> [Task details]: Begin with the first line of the listing and quote every line through the one containing "the blade begins."; give only those lines.

*-*-*

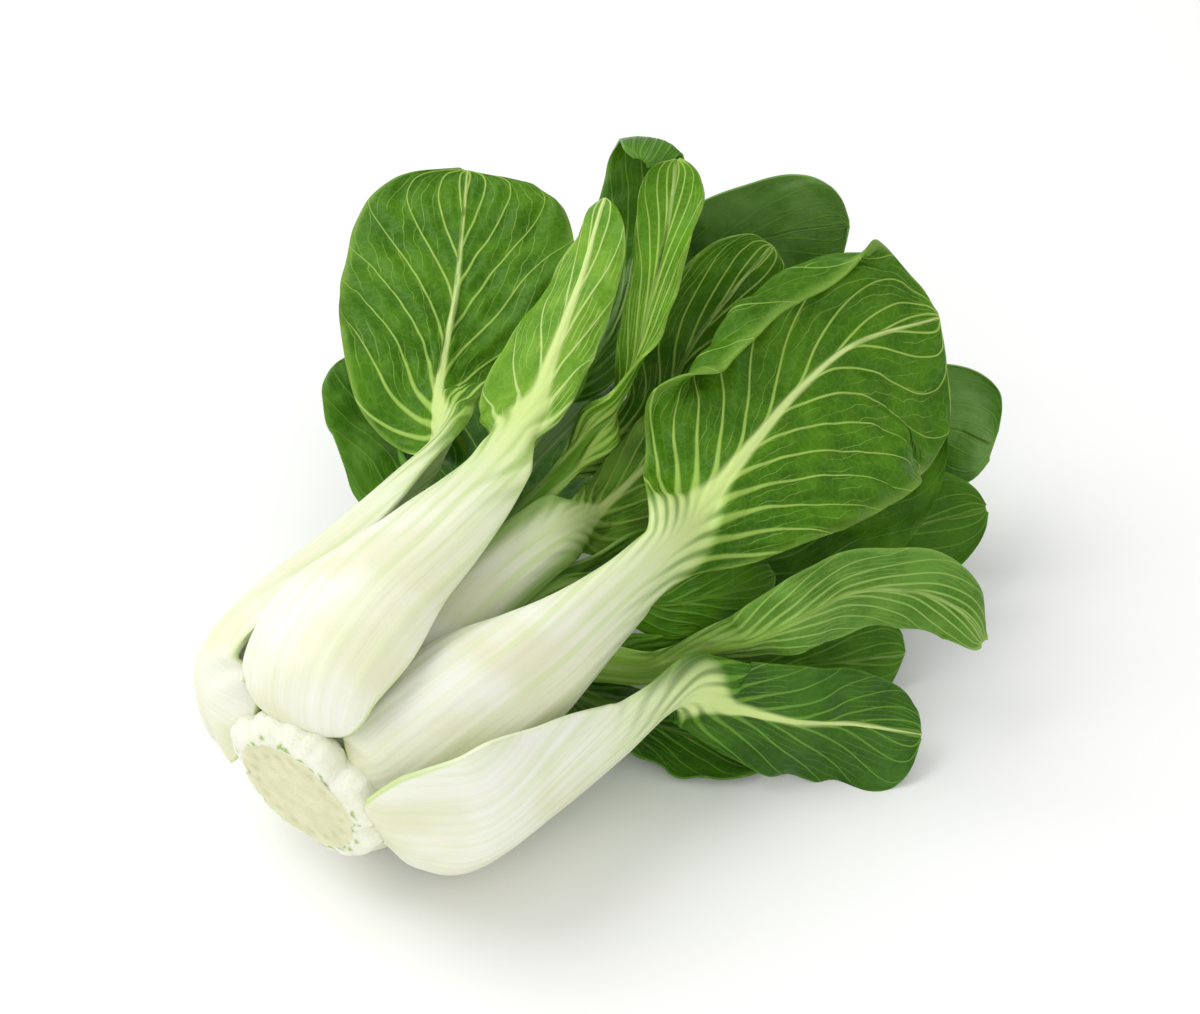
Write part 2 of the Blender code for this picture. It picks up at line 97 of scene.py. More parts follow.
def inner_foot(angle):
    """The foot of an inner leaf's stalk, on the stem's tip."""
    return (11, 5.5, angle), (17, 9, angle)


def leaf(name, neck, widths, stalk, blade, **more):
    """One leaf. neck is the share of its length where the blade begins.

    widths are half widths at the base, the swelling, the neck and the blade. The stalk's
    points are along and out from the plant's axis and degrees round it; the blade's are
    x, y, z and the way its inner face looks. Of a pair of sides, the second is the left
    one, seen from the leaf's outer face with its tip away.
    """
    path = [on_stalk(*point) for point in stalk] + [on_blade(*point) for point in blade]
    row = {
        "name": name, "path": np.array(path), "neck": neck, "widths": widths,
        "outline": ROUND, "thick": 5.0, "blade_t": 0.7, "edge_t": 1.4, "middle": 0.6,
        "cup": (30, 34, 30, 10, 8, 8), "stalk_sides": (1.0, 1.0), "sides": (1.0, 1.0),
        "folds": (), "tip": 0.06,
    }
    row.update(more)
    row.setdefault("neck_sides", row["stalk_sides"])
    return row


LEAVES = (
    # Outer whorl.
    leaf("leaf_top", 0.60, (6, 21, 7.5, 15), (
        (6, 20, 2), (9, 29, 1), (15, 34.5, 0), (33, 37, -1), (59, 33, -3), (84, 27, -10), (104, 27, -16)
    ), (
        (12.7, 14.9, 76.5, 0.8, 0.1, -0.6), (29.7, 19.4, 86, 0.9, -0.1, -0.5),
        (45.7, 24.4, 97.5, 0.9, -0.1, -0.4)
    ), stalk_sides=(0.88, 1.0), neck_sides=(1.1, 1.0), sides=(0.62, 1.3), cup=(34, 36, 34, 40, 44, 40),
        outline=(0.5, 0.75, 0.9, 1.0, 0.95, 0.76, 0.52, 0.3),
        outline_left=(0.85, 1.0, 0.9, 0.68, 0.52, 0.4, 0.3, 0.2), thick=8.0),
    leaf("leaf_right", 0.52, (4.5, 22.5, 12.5, 36), (
        (6, 18, 59), (10, 21.5, 59), (16, 27, 57), (30, 33.5, 57), (52, 36.5, 62), (74, 36, 67),
        (93, 36, 71)
    ), (
        (8.7, -30.6, 57, 0.7, 0.4, -0.7), (26.2, -31.1, 62, 0.7, 0.4, -0.7),
        (46.7, -31.1, 65.5, 0.7, 0.4, -0.7), (66.7, -34.1, 68, 0.7, 0.4, -0.6),
        (86.7, -44.6, 67.5, 0.8, 0.3, -0.5)
    ), stalk_sides=(1.0, 0.8), neck_sides=(1.0, 0.4), cup=(60, 74, 50, 16, 8, 8),
        cup_right=(44, 34, 20, 16, 8, 8), outline=(0.28, 0.64, 0.90, 1.0, 1.0, 0.97, 0.84, 0.6),
        outline_left=(0.2, 0.66, 0.92, 1.0, 0.88, 0.58, 0.32, 0.18),
        folds=((1, 0.60, 0.98, 0.58, 0.60, 0.22, -165),), thick=8.0),
    leaf("leaf_floor", 0.60, (11, 26, 11, 16.5), (
        (6.8, 20.4, 119), (10, 29, 117), (17, 37, 115.5), (38, 42.5, 112), (58, 46.5, 111),
        (76.5, 51, 105.7)
    ), (
        (-12.4, -54.1, 22.6, 0.8, 0.5, -0.3), (-4.8, -65.9, 19, 0.8, 0.6, -0.3),
        (6.2, -75.1, 14, 0.7, 0.5, -0.4), (16.7, -87.6, 9, 0.5, 0.6, -0.7)
    ), middle=0.62, stalk_sides=(0.7, 1.45), neck_sides=(1.1, 1.15), sides=(1.0, 0.8),
        cup=(55, 44, 26, 14, 10, 5), cup_right=(38, 38, 32, 14, 10, 5),
        outline=(0.4, 0.7, 0.9, 1.0, 1.0, 0.92, 0.72, 0.46),
        outline_left=(0.4, 0.75, 0.95, 1.0, 0.9, 0.72, 0.5, 0.32), thick=8.0),
    leaf("leaf_left", 0.55, (6, 20, 8.5, 28.5), (
        (5.5, 20, -71), (7.5, 28, -72), (12, 34, -72), (26, 35.5, -68), (50, 32.5, -60), (73, 31, -64),
        (93, 31, -68)
    ), (
        (10.2, 47.9, 54.5, 0.6, 0.6, -0.6), (29.7, 57.9, 62, 0.6, 0.4, -0.7),
        (45.7, 67.9, 68, 0.6, 0.4, -0.7), (59.7, 76.9, 74.5, 0.4, 0.3, -0.9)
    ), stalk_sides=(1.06, 1.2), neck_sides=(1.05, 0.95), cup=(40, 42, 30, 12, 6, 6), outline=FULL,
        thick=8.0),
    leaf("leaf_back", 0.60, (5, 14.5, 8, 18), (
        (6, 19.5, -125), (10, 24.5, -125), (15, 27.5, -125), (30, 29, -125), (52, 31.5, -120),
        (75, 32, -117), (92, 41, -111)
    ), (
        (6.7, 58.9, 33, 0.1, 0.8, -0.5), (14.7, 69.4, 38, 0.3, 0.9, -0.4),
        (21.7, 78.4, 41.5, 0.4, 0.9, -0.3)
    ), cup=(34, 40, 36, 20, 20, 20), thick=6.5),
    leaf("leaf_under", 0.62, (5, 13.5, 7, 12), (
        (6.5, 19.5, 177), (10, 24.5, 177), (15, 28.5, 177), (30, 33.2, 177), (52, 30.5, 173),
        (68, 32, 163)
    ), (
        (-14.3, -33.6, 4.5, 0, 0, 1), (-10.3, -43.6, 3, 0, 0, 1), (-7.3, -52.1, 2.2, 0, 0, 1),
        (-4.8, -59.6, 1.4, 0, 0, 1)
    ), cup=(56, 56, 36, 6, 0, 0), thick=8.0),
    # Middle whorl.
    leaf("leaf_mid_right", 0.62, (4, 9.8, 8, 15), (
        *middle_foot(30), (32, 20.5, 30), (58, 20, 30), (82, 17, 40)
    ), (
        (3.2, -5.1, 46, 0.7, 0.4, -0.6), (20.2, -8.6, 51.5, 0.7, 0.4, -0.7),
        (31.7, -13.6, 57.5, 0.7, 0.4, -0.6), (41.2, -18.1, 63, 0.7, 0.4, -0.6)
    ), stalk_sides=(1.07, 1.0), sides=(1.0, 0.6), thick=6.0, cup=(30, 34, 30, 20, 14, 10)),
    leaf("leaf_front", 0.54, (4, 9.3, 4, 10.5), (
        *middle_foot(88), (32, 20, 88.5), (58, 24, 93)
    ), (
        (-15.8, -32.6, 24.5, 0.8, 0.6, -0.2), (-8.3, -42.1, 30, 0.8, 0.6, -0.2),
        (-2.8, -50.6, 34, 0.8, 0.6, -0.2), (2.2, -60.1, 41.8, 0.8, 0.5, -0.3),
        (16.7, -66.1, 42.5, 0.8, 0.5, -0.3), (27.7, -76.6, 41, 0.7, 0.7, -0.2),
        (32.2, -86.6, 36, 0.4, 0.9, -0.3), (34.2, -92.1, 28, 0, 0.9, -0.5)
    ), cup=(30, 34, 30, 14, 10, 10)),
    leaf("leaf_low_right", 0.54, (5, 9.5, 5.6, 14), (
        *middle_foot(146), (32, 20.5, 144), (58, 24, 132), (80, 32, 122)
    ), (
        (2.2, -44.6, 16, 0.7, 0.5, -0.4), (15.2, -54.6, 14, 0.7, 0.5, -0.4),
        (27.2, -63.6, 11.5, 0.7, 0.5, -0.4), (37.2, -70.1, 9, 0.7, 0.5, -0.4)
    ), outline=(0.1, 0.4, 0.8, 1.0, 1.0, 0.85, 0.6, 0.36)),
    leaf("leaf_rest", 0.56, (5, 9.5, 6, 22), (
        *middle_foot(-142), (32, 20, -144), (58, 20, -150), (84, 22, -158)
    ), (
        (1, 16, 7, 0, -0.2, 1), (22, 34, 5, 0, 0, 1), (42, 53, 2.6, 0, 0, 1), (58, 66, 1.4, 0, 0, 1),
        (70, 75, 1.0, 0, 0, 1)
    ), cup=(30, 34, 30, 6, 3, 0)),
    leaf("leaf_far", 0.60, (5, 10, 6, 16), (
        *middle_foot(-84), (32, 21, -84), (58, 21, -89), (84, 19, -94), (110, 17, -88)
    ), (
        (66.7, 16.9, 59.5, -0.9, -0.4, 0.1), (77.2, 11.9, 66, -0.9, -0.4, 0.1),
        (88.2, 3.9, 70, -0.9, -0.5, 0.1), (100.2, -10.1, 72, -0.8, -0.6, 0.1)
    ), outline=(0.2, 0.5, 0.8, 1.0, 1.0, 0.9, 0.7, 0.42)),
    leaf("leaf_high", 0.52, (4, 9.6, 5, 13), (
        *middle_foot(-28), (32, 20.5, -28), (58, 19, -30), (84, 18, -32), (104, 19, -34)
    ), (
        (38.7, 17.9, 63.5, -0.7, -0.2, 0.7), (57.7, 23.4, 76.5, -0.7, -0.1, 0.7),
        (66.2, 24.4, 90.5, -0.8, -0.2, 0.6), (67.2, 24.9, 101, -0.9, -0.3, -0.3),
        (57.7, 21.9, 102.5, 0.2, 0.5, -0.8)
    ), cup=(30, 34, 30, 20, 20, 20), sides=(1.0, 0.75), tip=0.2,
        outline=(0.4, 0.6, 0.78, 0.95, 0.95, 0.76, 0.56, 0.4)),
    # Inner whorl.
    leaf("leaf_low", 0.56, (3, 5.5, 3.5, 17), (
        (10, 7, -96), (16, 10.5, -96), (32, 11, -96), (58, 10, -96), (84, 8, -98), (108, 5, -90)
    ), (
        (33.7, 0.9, 52, -0.7, -0.4, 0.5), (46.7, -0.6, 64.5, -0.8, -0.5, 0.4),
        (59.2, -4.1, 75, -0.8, -0.6, 0.3), (70.2, -7.1, 82.5, -0.7, -0.6, 0.3)
    ), cup=(30, 34, 30, 30, 26, 20), sides=(0.9, 1.0),
        outline=(0.2, 0.45, 0.8, 1.0, 0.98, 0.85, 0.6, 0.36), thick=3.5),
    leaf("leaf_heart", 0.54, (3, 5.5, 3, 8), (
        *inner_foot(-12), (34, 10.5, -12), (60, 10, -10), (86, 9, -6), (106, 10, 2)
    ), (
        (22.7, 0.9, 69, -0.7, 0.6, 0.3), (35.2, 4.4, 80, -0.7, 0, 0.7),
        (48.2, 8.4, 92.5, -0.7, -0.2, 0.7), (59.7, 13.9, 105, -0.7, -0.2, 0.7)
    ), cup=(30, 34, 30, 30, 30, 20), outline=(0.5, 0.6, 0.6, 0.72, 0.92, 1.0, 0.84, 0.5), thick=3.5),
    leaf("leaf_behind", 0.52, (3, 5.5, 4.8, 21), (
        *inner_foot(60), (34, 10.5, 62), (60, 10, 72), (84, 13, 114), (104, 22, 109)
    ), (
        (30.2, -35.6, 27, -0.7, -0.5, 0.5), (49.7, -39.6, 34, -0.7, -0.5, 0.5),
        (67.2, -43.6, 41, -0.7, -0.5, 0.5), (81.7, -47.6, 46, -0.7, -0.5, 0.5)
    ), cup=(30, 34, 30, 20, 20, 20), thick=3.5),
    leaf("leaf_round", 0.52, (3, 5.5, 4, 17), (
        *inner_foot(130), (34, 10.5, 130), (60, 13, 130), (84, 21, 128)
    ), (
        (32.2, -33.6, 13.5, -0.7, -0.5, 0.6), (53.2, -44.1, 16.5, -0.7, -0.5, 0.6),
        (66.2, -54.1, 20, -0.7, -0.5, 0.6), (80.2, -65.6, 22, -0.7, -0.5, 0.6)
    ), thick=3.5),
    leaf("leaf_drooping", 0.56, (3, 5, 3.5, 18), (
        *inner_foot(-162), (34, 9.5, -164), (60, 9, -170), (86, 9, 172), (106, 11, 150)
    ), (
        (57.2, -26.6, 21, -0.7, -0.5, 0.4), (77.2, -36.1, 28.5, -0.7, -0.5, 0.5),
        (88.7, -47.1, 32.5, -0.6, -0.6, 0.5), (92.7, -59.6, 30.5, -0.5, -0.7, 0.5)
    ), cup=(30, 34, 30, 20, 20, 20), tip=0.2, outline=(0.35, 0.7, 0.9, 1.0, 1.0, 0.92, 0.75, 0.5),
        thick=3.5),
    leaf("leaf_small", 0.60, (1.5, 2.2, 2.2, 9), (
        (13, 11, 58), (20, 14.2, 58), (40, 15, 58), (60, 15.6, 63), (80, 18, 84)
    ), (
        (-7.3, -28.1, 36.5, 0.7, 0.5, -0.5), (-0.8, -36.1, 37.5, 0.7, 0.5, -0.5),
        (7.7, -40.6, 36, 0.7, 0.5, -0.5), (18.7, -44.1, 34.5, 0.7, 0.5, -0.5)
    ), thick=2.4, edge_t=1.2, cup=(20, 20, 20, 10, 8, 8)),
)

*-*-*

> [Right answer]:
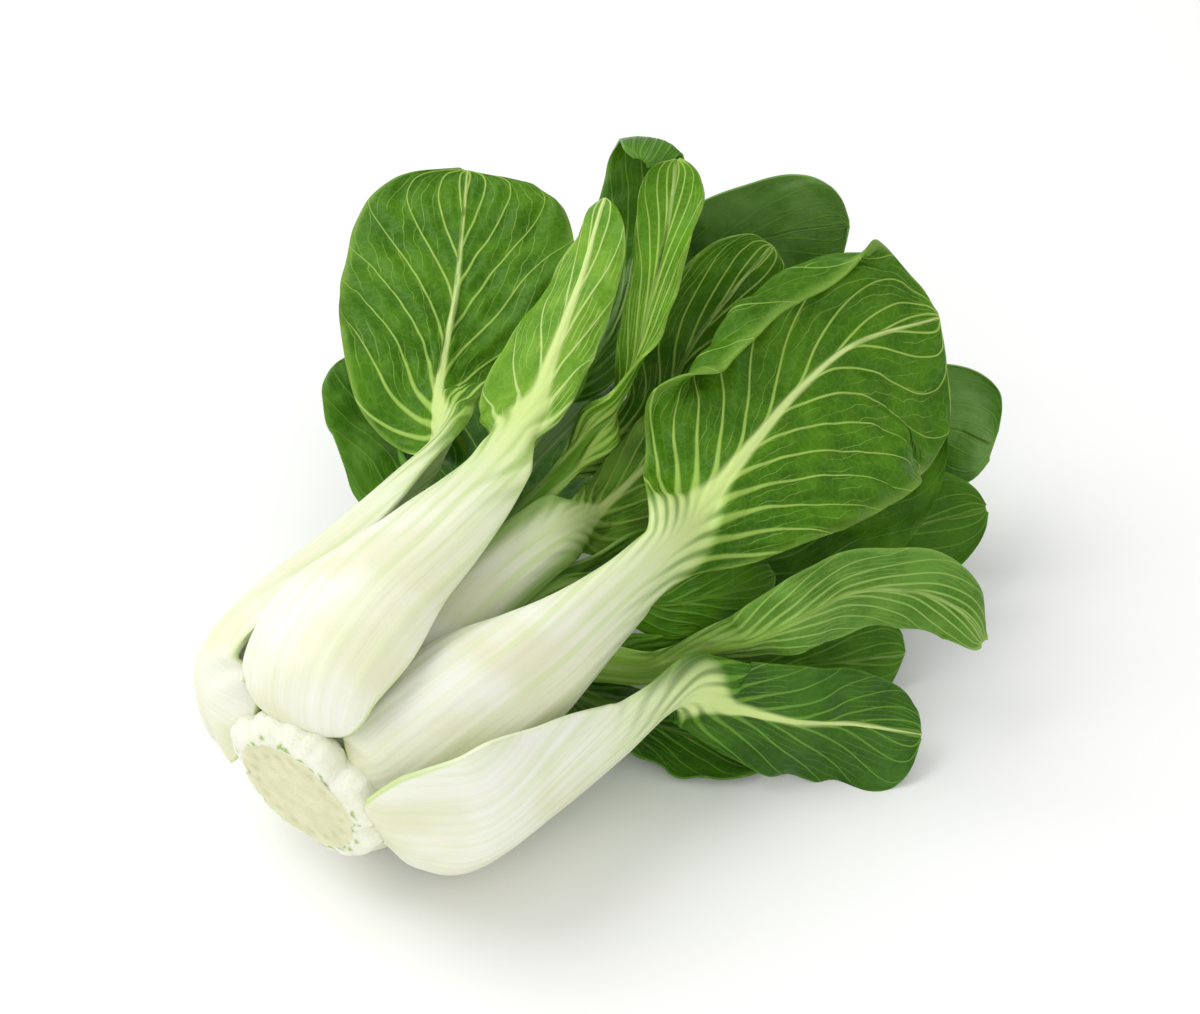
Write part 2 of the Blender code for this picture. It picks up at line 97 of scene.py. More parts follow.
def inner_foot(angle):
    """The foot of an inner leaf's stalk, on the stem's tip."""
    return (11, 5.5, angle), (17, 9, angle)


def leaf(name, neck, widths, stalk, blade, **more):
    """One leaf. neck is the share of its length where the blade begins.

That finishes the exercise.